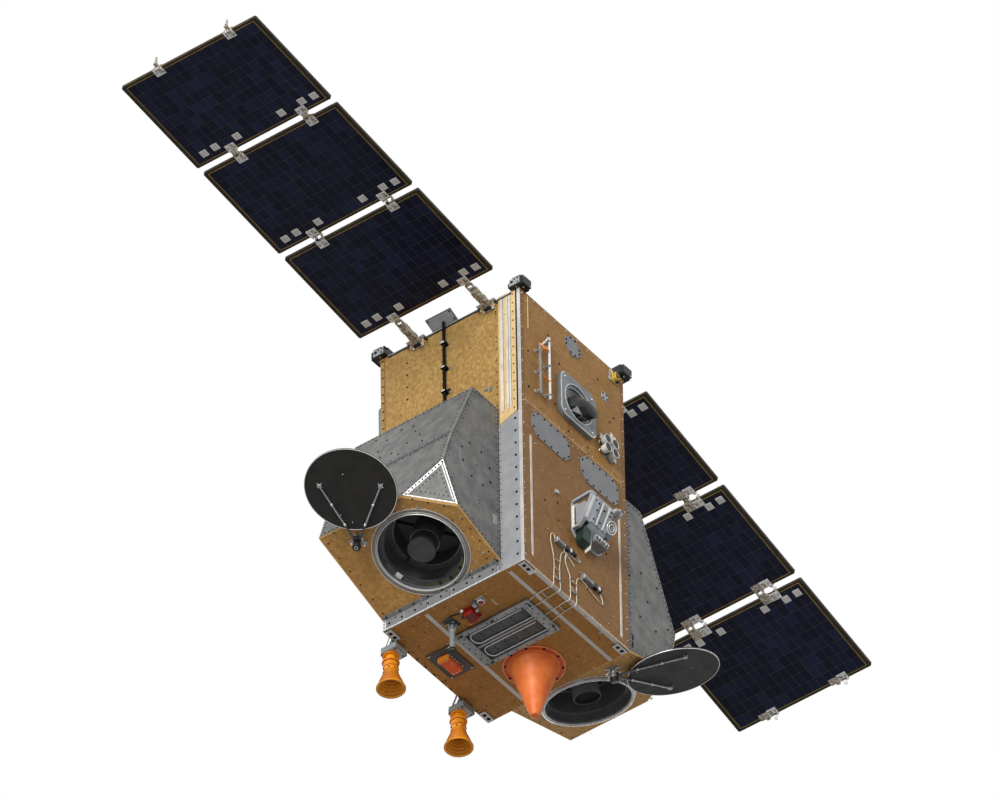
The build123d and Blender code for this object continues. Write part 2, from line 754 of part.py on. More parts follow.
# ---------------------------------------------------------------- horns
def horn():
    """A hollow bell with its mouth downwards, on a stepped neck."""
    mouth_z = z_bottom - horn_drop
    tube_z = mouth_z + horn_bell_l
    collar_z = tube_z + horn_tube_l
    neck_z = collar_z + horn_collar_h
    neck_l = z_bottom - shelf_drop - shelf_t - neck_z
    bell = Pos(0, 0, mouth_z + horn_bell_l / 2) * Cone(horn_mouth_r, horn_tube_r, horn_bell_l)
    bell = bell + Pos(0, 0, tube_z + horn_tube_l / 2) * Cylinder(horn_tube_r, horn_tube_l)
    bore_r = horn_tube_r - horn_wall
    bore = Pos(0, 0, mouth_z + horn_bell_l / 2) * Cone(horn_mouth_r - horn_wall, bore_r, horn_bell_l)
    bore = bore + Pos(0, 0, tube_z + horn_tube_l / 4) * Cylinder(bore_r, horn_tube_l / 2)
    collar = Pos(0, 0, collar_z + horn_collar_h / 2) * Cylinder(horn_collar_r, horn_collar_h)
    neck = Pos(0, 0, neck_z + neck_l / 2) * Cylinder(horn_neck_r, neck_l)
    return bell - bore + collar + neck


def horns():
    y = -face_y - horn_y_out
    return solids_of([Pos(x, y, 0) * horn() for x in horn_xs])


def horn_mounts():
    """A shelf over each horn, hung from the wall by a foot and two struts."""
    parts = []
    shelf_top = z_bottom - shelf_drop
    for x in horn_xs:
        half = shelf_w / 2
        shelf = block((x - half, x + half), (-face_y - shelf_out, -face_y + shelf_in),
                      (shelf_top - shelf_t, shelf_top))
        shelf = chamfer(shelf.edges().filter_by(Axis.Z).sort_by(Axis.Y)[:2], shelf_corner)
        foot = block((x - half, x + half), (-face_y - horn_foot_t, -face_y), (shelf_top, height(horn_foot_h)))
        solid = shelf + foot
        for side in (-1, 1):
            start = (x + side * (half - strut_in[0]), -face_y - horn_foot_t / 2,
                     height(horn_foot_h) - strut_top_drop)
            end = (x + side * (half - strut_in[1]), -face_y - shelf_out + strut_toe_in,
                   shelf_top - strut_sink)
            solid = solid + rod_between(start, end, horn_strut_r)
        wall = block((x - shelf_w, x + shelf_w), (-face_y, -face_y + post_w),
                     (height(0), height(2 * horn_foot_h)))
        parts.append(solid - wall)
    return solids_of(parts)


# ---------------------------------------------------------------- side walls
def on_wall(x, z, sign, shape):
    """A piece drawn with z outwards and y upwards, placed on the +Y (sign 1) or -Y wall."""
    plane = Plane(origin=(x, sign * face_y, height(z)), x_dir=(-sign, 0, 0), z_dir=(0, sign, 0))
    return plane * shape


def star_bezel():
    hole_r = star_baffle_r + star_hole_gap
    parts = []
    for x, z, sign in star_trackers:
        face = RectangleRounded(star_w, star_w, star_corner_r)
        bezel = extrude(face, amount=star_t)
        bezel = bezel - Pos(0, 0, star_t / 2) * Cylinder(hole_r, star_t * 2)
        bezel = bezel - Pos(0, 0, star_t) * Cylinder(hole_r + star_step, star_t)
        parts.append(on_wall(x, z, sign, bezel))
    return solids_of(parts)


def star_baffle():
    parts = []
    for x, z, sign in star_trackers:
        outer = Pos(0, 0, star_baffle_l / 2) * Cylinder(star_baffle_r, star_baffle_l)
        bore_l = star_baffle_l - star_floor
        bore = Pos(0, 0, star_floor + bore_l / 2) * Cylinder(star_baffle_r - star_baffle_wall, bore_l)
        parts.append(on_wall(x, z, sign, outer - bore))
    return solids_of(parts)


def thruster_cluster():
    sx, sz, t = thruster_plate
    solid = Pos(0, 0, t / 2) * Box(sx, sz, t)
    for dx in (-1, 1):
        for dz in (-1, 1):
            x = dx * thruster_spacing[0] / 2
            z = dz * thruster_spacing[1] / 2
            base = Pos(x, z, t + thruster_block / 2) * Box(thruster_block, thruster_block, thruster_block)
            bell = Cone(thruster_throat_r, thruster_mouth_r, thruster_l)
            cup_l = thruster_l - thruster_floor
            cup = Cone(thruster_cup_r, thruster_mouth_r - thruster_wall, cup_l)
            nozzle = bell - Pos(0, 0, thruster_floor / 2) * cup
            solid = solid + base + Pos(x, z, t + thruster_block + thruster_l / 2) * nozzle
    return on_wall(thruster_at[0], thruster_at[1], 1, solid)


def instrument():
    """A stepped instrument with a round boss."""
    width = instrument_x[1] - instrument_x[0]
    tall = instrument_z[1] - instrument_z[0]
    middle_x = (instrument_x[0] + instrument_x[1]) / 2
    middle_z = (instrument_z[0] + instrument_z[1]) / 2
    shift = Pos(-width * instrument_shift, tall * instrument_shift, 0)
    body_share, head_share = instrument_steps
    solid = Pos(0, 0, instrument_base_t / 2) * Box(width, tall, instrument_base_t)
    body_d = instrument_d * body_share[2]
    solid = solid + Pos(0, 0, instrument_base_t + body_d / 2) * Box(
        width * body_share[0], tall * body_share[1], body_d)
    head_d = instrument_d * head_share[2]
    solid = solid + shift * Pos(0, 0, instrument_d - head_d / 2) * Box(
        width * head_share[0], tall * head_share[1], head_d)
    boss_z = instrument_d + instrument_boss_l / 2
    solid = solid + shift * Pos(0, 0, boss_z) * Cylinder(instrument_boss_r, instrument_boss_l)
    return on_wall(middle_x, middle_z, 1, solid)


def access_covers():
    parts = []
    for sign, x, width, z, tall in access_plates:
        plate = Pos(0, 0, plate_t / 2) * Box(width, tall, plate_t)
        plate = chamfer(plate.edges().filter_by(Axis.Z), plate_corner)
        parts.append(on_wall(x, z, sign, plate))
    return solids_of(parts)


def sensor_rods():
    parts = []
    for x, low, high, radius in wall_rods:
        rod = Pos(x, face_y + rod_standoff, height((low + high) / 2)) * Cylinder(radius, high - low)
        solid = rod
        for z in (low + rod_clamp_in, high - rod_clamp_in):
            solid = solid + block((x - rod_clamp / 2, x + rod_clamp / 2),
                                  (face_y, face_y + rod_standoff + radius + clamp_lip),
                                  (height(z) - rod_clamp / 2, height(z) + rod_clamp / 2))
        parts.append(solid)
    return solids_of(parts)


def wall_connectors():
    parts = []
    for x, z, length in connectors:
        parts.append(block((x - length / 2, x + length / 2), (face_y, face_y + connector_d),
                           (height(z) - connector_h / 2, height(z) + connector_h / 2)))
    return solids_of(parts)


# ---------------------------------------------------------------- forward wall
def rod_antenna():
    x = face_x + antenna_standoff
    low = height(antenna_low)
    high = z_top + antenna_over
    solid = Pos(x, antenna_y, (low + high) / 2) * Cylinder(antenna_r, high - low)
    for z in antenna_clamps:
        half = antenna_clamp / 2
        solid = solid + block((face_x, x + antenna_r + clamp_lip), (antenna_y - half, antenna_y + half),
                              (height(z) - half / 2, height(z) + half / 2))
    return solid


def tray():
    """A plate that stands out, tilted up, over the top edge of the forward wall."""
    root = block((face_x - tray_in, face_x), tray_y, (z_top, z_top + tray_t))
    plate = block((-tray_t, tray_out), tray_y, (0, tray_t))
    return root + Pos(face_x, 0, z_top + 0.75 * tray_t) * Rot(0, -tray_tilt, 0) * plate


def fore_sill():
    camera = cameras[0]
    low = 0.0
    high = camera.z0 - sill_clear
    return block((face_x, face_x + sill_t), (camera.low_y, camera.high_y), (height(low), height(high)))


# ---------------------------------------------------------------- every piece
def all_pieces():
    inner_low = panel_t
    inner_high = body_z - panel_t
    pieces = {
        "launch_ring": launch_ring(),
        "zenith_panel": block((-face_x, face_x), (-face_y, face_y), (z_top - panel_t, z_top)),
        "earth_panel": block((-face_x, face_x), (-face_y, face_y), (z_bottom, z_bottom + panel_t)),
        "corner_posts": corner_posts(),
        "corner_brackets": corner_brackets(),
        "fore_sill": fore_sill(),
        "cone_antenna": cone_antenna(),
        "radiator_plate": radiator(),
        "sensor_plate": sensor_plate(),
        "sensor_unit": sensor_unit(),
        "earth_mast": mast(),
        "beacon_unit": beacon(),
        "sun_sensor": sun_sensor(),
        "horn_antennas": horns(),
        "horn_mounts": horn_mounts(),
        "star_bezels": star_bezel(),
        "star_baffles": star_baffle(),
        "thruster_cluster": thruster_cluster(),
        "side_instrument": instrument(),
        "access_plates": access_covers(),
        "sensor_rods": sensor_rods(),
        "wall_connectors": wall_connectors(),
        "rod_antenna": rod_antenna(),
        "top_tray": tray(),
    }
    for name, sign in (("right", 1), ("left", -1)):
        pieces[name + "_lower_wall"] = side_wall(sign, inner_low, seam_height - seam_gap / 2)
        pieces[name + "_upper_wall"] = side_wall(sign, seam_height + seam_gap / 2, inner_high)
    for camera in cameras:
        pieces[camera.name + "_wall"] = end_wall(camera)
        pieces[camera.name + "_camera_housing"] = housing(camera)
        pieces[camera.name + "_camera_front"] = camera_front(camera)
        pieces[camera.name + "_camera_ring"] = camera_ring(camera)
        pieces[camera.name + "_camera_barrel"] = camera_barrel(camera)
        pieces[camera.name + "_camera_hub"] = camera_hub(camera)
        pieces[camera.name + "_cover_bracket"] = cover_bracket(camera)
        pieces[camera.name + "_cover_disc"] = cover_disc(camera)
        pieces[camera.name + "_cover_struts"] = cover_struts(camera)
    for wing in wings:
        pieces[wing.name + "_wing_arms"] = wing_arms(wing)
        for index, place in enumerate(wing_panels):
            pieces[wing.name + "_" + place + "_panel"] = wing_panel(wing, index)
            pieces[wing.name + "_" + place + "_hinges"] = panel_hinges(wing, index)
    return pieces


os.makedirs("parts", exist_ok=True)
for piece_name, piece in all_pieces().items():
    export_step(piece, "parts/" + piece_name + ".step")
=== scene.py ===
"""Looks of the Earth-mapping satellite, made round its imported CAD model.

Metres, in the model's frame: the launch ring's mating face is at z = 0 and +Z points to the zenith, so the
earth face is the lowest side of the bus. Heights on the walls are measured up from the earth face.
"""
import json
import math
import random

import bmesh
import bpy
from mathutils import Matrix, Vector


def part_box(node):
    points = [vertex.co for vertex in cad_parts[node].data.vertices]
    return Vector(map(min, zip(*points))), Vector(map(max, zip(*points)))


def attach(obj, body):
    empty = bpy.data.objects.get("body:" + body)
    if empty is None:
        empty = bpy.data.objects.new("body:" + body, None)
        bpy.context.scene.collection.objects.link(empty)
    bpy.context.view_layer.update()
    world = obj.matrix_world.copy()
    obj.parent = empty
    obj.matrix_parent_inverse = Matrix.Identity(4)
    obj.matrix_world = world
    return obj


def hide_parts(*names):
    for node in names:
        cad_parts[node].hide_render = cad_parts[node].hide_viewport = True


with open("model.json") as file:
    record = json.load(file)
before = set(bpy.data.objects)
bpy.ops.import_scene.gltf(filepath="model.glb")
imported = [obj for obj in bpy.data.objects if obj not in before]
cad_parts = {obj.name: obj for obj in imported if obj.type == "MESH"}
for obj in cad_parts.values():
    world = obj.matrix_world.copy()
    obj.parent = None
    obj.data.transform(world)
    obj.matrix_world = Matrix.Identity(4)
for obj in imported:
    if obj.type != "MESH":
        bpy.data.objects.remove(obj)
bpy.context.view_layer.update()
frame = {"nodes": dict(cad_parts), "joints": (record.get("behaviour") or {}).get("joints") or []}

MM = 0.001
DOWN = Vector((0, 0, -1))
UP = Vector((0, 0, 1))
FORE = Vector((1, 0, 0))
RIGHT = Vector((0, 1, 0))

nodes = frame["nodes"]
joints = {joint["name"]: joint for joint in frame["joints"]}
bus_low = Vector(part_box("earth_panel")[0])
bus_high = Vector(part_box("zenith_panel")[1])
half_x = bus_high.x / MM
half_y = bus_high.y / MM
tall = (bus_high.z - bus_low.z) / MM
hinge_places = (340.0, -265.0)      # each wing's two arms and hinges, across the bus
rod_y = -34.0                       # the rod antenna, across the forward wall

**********

Reproduce, please, the lines of the material from its first line down to the line containing "return solids_of([Pos(x, y, 0)", keeping both ends and nothing beyond them.

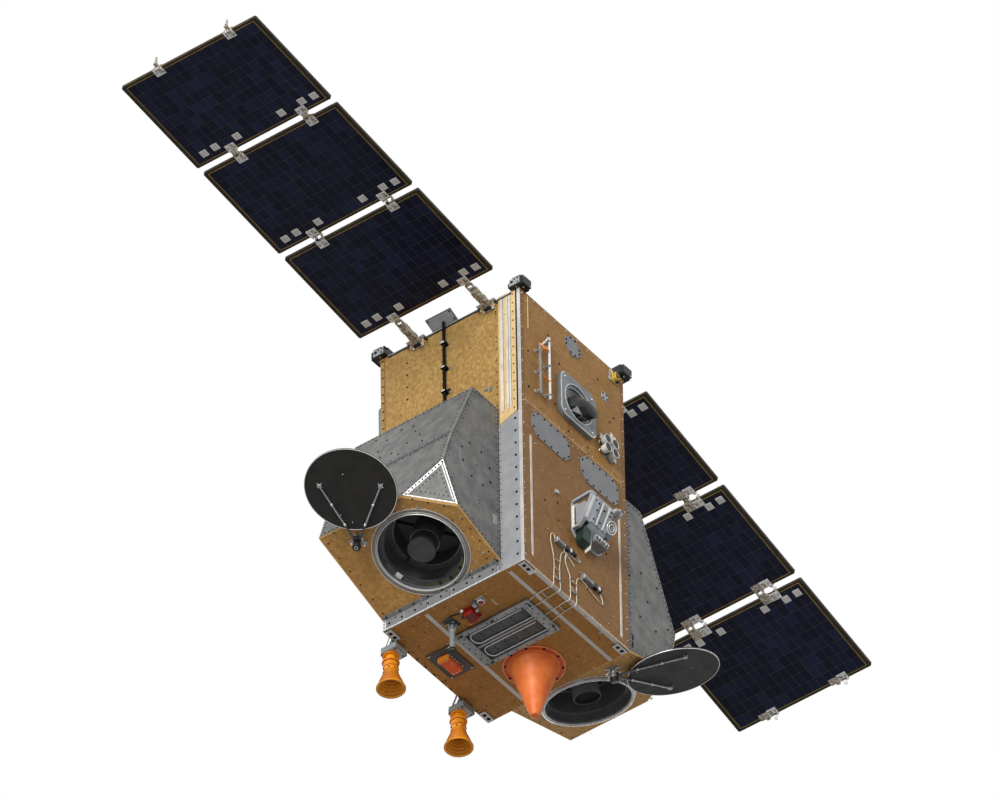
The build123d and Blender code for this object continues. Write part 2, from line 754 of part.py on. More parts follow.
# ---------------------------------------------------------------- horns
def horn():
    """A hollow bell with its mouth downwards, on a stepped neck."""
    mouth_z = z_bottom - horn_drop
    tube_z = mouth_z + horn_bell_l
    collar_z = tube_z + horn_tube_l
    neck_z = collar_z + horn_collar_h
    neck_l = z_bottom - shelf_drop - shelf_t - neck_z
    bell = Pos(0, 0, mouth_z + horn_bell_l / 2) * Cone(horn_mouth_r, horn_tube_r, horn_bell_l)
    bell = bell + Pos(0, 0, tube_z + horn_tube_l / 2) * Cylinder(horn_tube_r, horn_tube_l)
    bore_r = horn_tube_r - horn_wall
    bore = Pos(0, 0, mouth_z + horn_bell_l / 2) * Cone(horn_mouth_r - horn_wall, bore_r, horn_bell_l)
    bore = bore + Pos(0, 0, tube_z + horn_tube_l / 4) * Cylinder(bore_r, horn_tube_l / 2)
    collar = Pos(0, 0, collar_z + horn_collar_h / 2) * Cylinder(horn_collar_r, horn_collar_h)
    neck = Pos(0, 0, neck_z + neck_l / 2) * Cylinder(horn_neck_r, neck_l)
    return bell - bore + collar + neck


def horns():
    y = -face_y - horn_y_out
    return solids_of([Pos(x, y, 0) * horn() for x in horn_xs])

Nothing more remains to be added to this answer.